-- START OF SOURCE DATA --

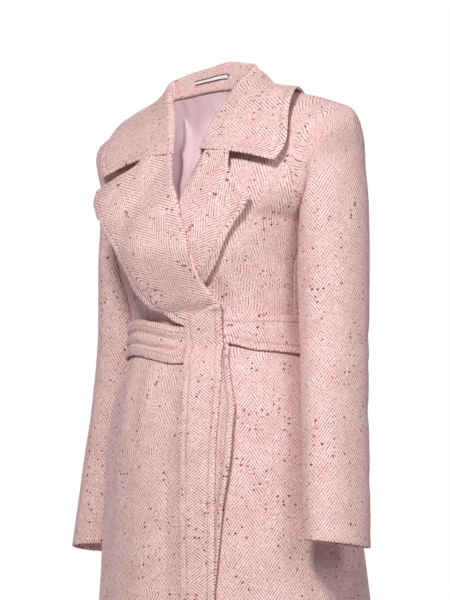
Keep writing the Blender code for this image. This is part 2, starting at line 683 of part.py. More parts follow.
def belt_rows(shares, table):
    """Levels across the belt's width at each share, and how far out it lies there."""
    width = np.linspace(-0.5, 0.5, BELT_ROWS)[:, None]
    ridges = np.abs(np.sin(BELT_RIDGES * np.pi * (width + 0.5)))
    if table is FRONT:
        level = BELT.at("level", shares) + BELT.at("width", shares) * width
        edge = front_share("right", level)
        height = lap_height(level, shares) * (1 - smooth_step(edge, edge + BELT_STEP, shares))
        crease = BELT.at("crease", shares) * ridges
    else:
        side = np.array([-1.0])
        level = BELT.at("level", side) + BELT.at("width", side) * width + 0 * shares
        height = 0 * level
        crease = BELT.at("crease", side) * smooth_step(REAR_CREASE, -1.0, shares) * ridges
    points, normals = skin(table, level, shares + 0 * level)
    inner = points + normals * (height + BELT_EASE)[..., None]
    return inner + normals * (FOLDED_WOOL + BELT_CREASE * crease)[..., None], inner


def add_belt():
    """The belt round the waist, on both fronts and the back. It creases along its length on the wearer's right."""
    front = belt_rows(np.linspace(-1, 1, BELT_COLUMNS)[None, :], FRONT)
    rear = belt_rows(np.linspace(1, -1, BELT_COLUMNS)[None, 1:-1], BACK)
    outer, inner = (np.concatenate(pair, axis=1) for pair in zip(front, rear))
    return add_wall("belt_band", outer, inner, TWEED, closed=True)


def on_right_front(level, x, height):
    """Points at a height over the right front, at a level and a distance from the centre."""
    points, normals = front_surface("right", level, share_at(level, x))
    return points + normals * height[..., None]


def add_front_end():
    """The belt's front end: it comes up behind the belt, folds over, and hangs down in front."""
    rise = np.linspace(0, 1, END_ROWS)[:, None] ** END_EASE
    across = np.linspace(0, 1, END_COLUMNS)[None, :]
    level = END_FOOT + (END_TOP + END_RISE * across - END_FOOT) * rise

    def mixed(name):
        left, right = FRONT_END.at("left_" + name, level), FRONT_END.at("right_" + name, level)
        return left + (right - left) * across

    inner = on_right_front(level, mixed("x"), mixed("height"))
    normals = grid_normals(inner, False)
    outer = inner + normals * FOLDED_WOOL
    up = unit(inner[-1] - inner[-2])
    outer_turn, inner_turn = turned_edge(inner[-1], -normals[-1], up, ROLL, FOLDED_WOOL)
    tails = [turn[:, -1] - up * END_TAIL for turn in (outer_turn, inner_turn)]
    inner = np.concatenate([inner, np.swapaxes(inner_turn, 0, 1)[1:], tails[1][None]])
    outer = np.concatenate([outer, np.swapaxes(outer_turn, 0, 1)[1:], tails[0][None]])
    return add_wall("belt_end_front", outer, inner, TWEED)


def belt_foot(x):
    """The level of the belt's lower edge on the front, at a distance from the centre."""
    share = share_at(BELT_LEVEL, x)
    return BELT.at("level", share) - BELT.at("width", share) / 2


def add_back_end():
    """The belt's other end, which hangs behind the first one and stands on edge beside it."""
    rise = np.linspace(0, 1, END_ROWS)[:, None]
    level = BACK_END_LEVELS[0] + (BACK_END_LEVELS[1] - BACK_END_LEVELS[0]) * rise
    free = BACK_END.at("right_x", level)
    bent = np.minimum(FRONT_END.at("right_x", level) + END_GAP, free - END_GAP)
    flat = np.linspace(0, 1, END_COLUMNS)[None, :]
    start = free - BACK_END_WIDTH
    x = np.concatenate([start + (bent - start) * flat, bent + (free - bent) * flat[:, 1:]], axis=1)
    ridge = BACK_END.at("ridge", level) * smooth_step(0, 1, (x - bent) / (free - bent))
    level = BACK_END_LEVELS[0] + (belt_foot(x) - 2 * END_GAP - BACK_END_LEVELS[0]) * rise
    points, normals = skin(FRONT, level, share_at(level, x))
    inner = points + normals * (WOOL + LAP + BELT_EASE + ridge)[..., None]
    outer = inner + grid_normals(inner, False) * FOLDED_WOOL
    return add_wall("belt_end_back", outer, inner, TWEED)


def add_lining():
    """The satin lining inside the back, on the back's own rows and columns, where the neck opening shows it."""
    face, normals = (grid[LEVELS >= LINING_FOOT, 1:-1] for grid in back_face())
    outer = face - normals * (WOOL + LINING_GAP)
    outer[-1] += (outer[-2] - outer[-1]) * LINING_SHORT
    return add_wall("lining", outer, outer - normals * SATIN, LILAC)


def add_label():
    """The bare label sewn on the collar's stand, a little to the wearer's right of the nape."""
    outer, normals = whole_collar_face()
    stations = COLLAR_STATIONS - 1 + np.array(LABEL_STATIONS)
    foot, head = outer[stations, 0], outer[stations, STAND_COLUMNS - 1]
    face = foot[:, None] + (head - foot)[:, None] * np.array(LABEL_RISE)[None, :, None]
    inwards = normals[stations, 1][:, None]
    inner = face - inwards * SEAM
    return add_wall("label", (inner - inwards * LABEL)[:, ::-1], inner[:, ::-1], WHITE)


def clear_scene():
    for obj in list(bpy.data.objects):
        bpy.data.objects.remove(obj, do_unlink=True)


def main():
    clear_scene()
    add_back()
    for side in ("right", "left"):
        add_front(side)
        add_sleeve(side)
        add_lapel(side)
    add_collar()
    add_belt()
    add_front_end()
    add_back_end()
    add_lining()
    add_label()


main()
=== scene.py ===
"""Dresses the wool wrap coat: every cut piece as a thin shell of herringbone tweed, satin or tape.

Metres, +Z up. The front faces -Y and +X is the wearer's left. The body is one smooth skin: each row of it
is a level, named by the height of its edge (side seam, then armhole), and runs from the centre, share 0, to
that edge, share 1 on the wearer's left and -1 on the right. Panels, and all that lies on them, are cut from
that skin and moved out along its normals.
"""

import logging
import math
from dataclasses import dataclass
from enum import Enum
from typing import Any, ClassVar, Sequence
import bpy
import numpy as np
from mathutils import Matrix, Vector


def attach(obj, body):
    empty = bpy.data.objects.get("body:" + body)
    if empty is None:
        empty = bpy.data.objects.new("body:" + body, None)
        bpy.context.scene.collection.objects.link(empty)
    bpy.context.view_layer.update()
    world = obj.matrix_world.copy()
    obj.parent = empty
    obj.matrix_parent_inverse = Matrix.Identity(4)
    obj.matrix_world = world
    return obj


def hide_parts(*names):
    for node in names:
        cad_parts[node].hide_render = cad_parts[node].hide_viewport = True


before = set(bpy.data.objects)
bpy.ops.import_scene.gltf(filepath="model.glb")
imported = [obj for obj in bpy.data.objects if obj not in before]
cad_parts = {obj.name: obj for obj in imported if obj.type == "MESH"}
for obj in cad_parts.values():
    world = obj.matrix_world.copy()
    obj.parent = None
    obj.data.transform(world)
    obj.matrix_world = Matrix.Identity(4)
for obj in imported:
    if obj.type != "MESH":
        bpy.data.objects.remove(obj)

LOG = logging.getLogger("coat")

Grid = np.ndarray
Socket = bpy.types.NodeSocket
Colour = tuple[float, float, float, float]
Band = tuple[float, float, float, float]  # the two limits of a smooth step, and the results at them

# Thicknesses, and the gaps between two cut edges and between two layers.
WOOL = 0.0025
FOLDED_WOOL = 0.0032
SATIN = 0.0011
SEAM = 0.0003
SEAM_GAP = 2 * SEAM
LAP = 0.0008
# Levels, the share at which a side seam lies, and the back's share that the neck takes.
HEM = -1.12
WAIST = -0.36
UNDERARM = -0.205
SHOULDER = -0.045
SIDE_SEAM = 1 - SEAM_GAP
NECK_SHARE = 0.32


class Side(Enum):
    """The wearer's two sides."""

    RIGHT = "right"
    LEFT = "left"


class Finish(Enum):
    """The record's material slots."""

    TWEED = "tweed"
    SATIN = "lining_satin"
    TAPE = "label_tape"


class Table:
    """Rows of named columns, read as smooth curves of the first column that never overshoot between rows."""

    def __init__(self, columns: str, rows: Sequence[Sequence[float]]) -> None:
        """Keeps the rows.

        Args:
            columns: The columns' names, parted by spaces.
            rows: The rows, with the first column rising.
        """
        self.values = dict(zip(columns.split(), np.array(rows, float).T))
        self.knots = self.values[columns.split()[0]]

    def at(self, column: str, where: Grid) -> Grid:
        """Reads one column: a cubic between knots, with harmonic means of the slopes as its tangents.

        Args:
            column: The column's name.
            where: Places in the first column's own units.

        Returns:
            The column's values there.
        """
        knots, values = self.knots, self.values[column]
        step = np.diff(knots)
        slope = np.diff(values) / step
        before, after = slope[:-1], slope[1:]
        same = before * after > 0
        inner = np.where(same, 2 * before * after / np.where(same, before + after, 1.0), 0.0)
        tangent = np.concatenate([slope[:1], inner, slope[-1:]])
        i = np.clip(np.searchsorted(knots, where, side="right") - 1, 0, len(step) - 1)
        t = np.clip((where - knots[i]) / step[i], 0, 1)
        rise = step[i] * (t * (1 - t) ** 2 * tangent[i] - t**2 * (1 - t) * tangent[i + 1])
        return (1 + 2 * t) * (1 - t) ** 2 * values[i] + t**2 * (3 - 2 * t) * values[i + 1] + rise


# The skirt and bodice up to the underarm: half width, where the side seam lies, and how far front and back
# reach.
SIDES = (
    # level, side_x, side_y, front_y, back_y
    (-1.120, 0.216, 0.040, -0.140, 0.242),
    (-0.900, 0.204, 0.040, -0.130, 0.236),
    (-0.700, 0.183, 0.038, -0.120, 0.220),
    (-0.600, 0.174, 0.035, -0.122, 0.202),
    (-0.520, 0.167, 0.031, -0.122, 0.178),
    (-0.460, 0.156, 0.027, -0.118, 0.154),
    (-0.410, 0.141, 0.021, -0.107, 0.130),
    (-0.375, 0.130, 0.017, -0.090, 0.116),
    (-0.330, 0.127, 0.014, -0.087, 0.110),
    (-0.300, 0.129, 0.012, -0.098, 0.110),
    (-0.270, 0.131, 0.010, -0.116, 0.112),
    (-0.240, 0.137, 0.014, -0.127, 0.114),
    (-0.205, 0.150, 0.030, -0.127, 0.115),
)
# From the underarm to the shoulder seam the edge is the armhole. The sweep is how far round the row turns,
# in degrees.
FRONT_YOKE = (
    # level, centre_z, edge_x, edge_y, centre_y, sweep
    (-0.205, -0.205, 0.150, 0.030, -0.127, 90),
    (-0.190, -0.188, 0.160, -0.018, -0.120, 76),
    (-0.165, -0.160, 0.167, -0.040, -0.107, 66),
    (-0.130, -0.118, 0.168, -0.047, -0.084, 58),
    (-0.092, -0.073, 0.176, -0.040, -0.060, 50),
    (-0.063, -0.034, 0.192, -0.015, -0.034, 40),
    (-0.045, -0.002, 0.205, 0.025, -0.006, 30),
)
BACK_YOKE = (
    # level, centre_z, edge_x, edge_y, centre_y, sweep
    (-0.205, -0.205, 0.150, 0.030, 0.115, 90),
    (-0.190, -0.186, 0.158, 0.062, 0.113, 74),
    (-0.160, -0.150, 0.163, 0.079, 0.107, 62),
    (-0.120, -0.104, 0.166, 0.083, 0.096, 52),
    (-0.085, -0.060, 0.176, 0.074, 0.078, 44),
    (-0.060, -0.023, 0.194, 0.050, 0.048, 38),
    (-0.045, -0.002, 0.205, 0.025, -0.006, 30),
)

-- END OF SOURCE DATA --

## GIVEN TASK
Repeat word for word the lines from the line containing "obj.matrix_world = world" to the line containing "in imported if", both lines included; nothing else should appear.

## SOLUTION TO THIS TASK
    obj.matrix_world = world
    return obj


def hide_parts(*names):
    for node in names:
        cad_parts[node].hide_render = cad_parts[node].hide_viewport = True


before = set(bpy.data.objects)
bpy.ops.import_scene.gltf(filepath="model.glb")
imported = [obj for obj in bpy.data.objects if obj not in before]
cad_parts = {obj.name: obj for obj in imported if obj.type == "MESH"}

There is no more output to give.